Because there was no evidence in the record of any executed written document assigning responsibility for or directing the manner/method of disposing of Decedent’s remains, the Oklahoma trial court erred by directing burial over the surviving widow’s objection.  It seems that the result would have been different if the rules of evidence had been followed and the proper documents had been presented to the trial court.

This case had several separate concurrences and dissents.  One dissent urged that the trial court correctly found that the decedent most certainly directed what he wanted done with his remains.  The dissent reasoned that Section 1151 recognizes the right of any person to direct the manner in which his or her body should be disposed of after death, and does not reference section 1158 as a limitation on how the decedent may direct the manner in which is body shall be disposed of.  The dissent stated:.

Also, section 1151 only concerns the manner in which the body shall be disposed of.
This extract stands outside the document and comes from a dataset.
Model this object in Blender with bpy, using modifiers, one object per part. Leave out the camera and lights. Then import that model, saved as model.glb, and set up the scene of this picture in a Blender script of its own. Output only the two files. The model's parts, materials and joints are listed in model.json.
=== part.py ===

The manner used to dispose of the body of a deceased person can only mean “how” the task will be accomplished — in blunt terms, what is to be done with the body. And the Legislature provided no guidance on what is required to direct the manner of disposition of one’s own body; so we employ rules of interpretation. Title 25, section 29 tells us that we should liberally construe the statute to effect its object. The object of section 1151(A) is the decedent’s ability to direct the manner of disposition of his remains. To find section 1151(A) is subject to section 1158(1) here would both imply words into the statute and make section 1151(A) redundant and superfluous.

It doesn’t matter that the living in this case cannot agree whether to bury or cremate the body. The decision is not theirs to make because the Decedent “directed” what was to be done with his body. Decedent wanted to be buried, and the trial court so found.

The record clearly supports this ruling. Decedent many times orally directed that his body was to be buried, and the agreement for the cemetery plots and the deeds to those plots provide further evidence of Decedent’s directive.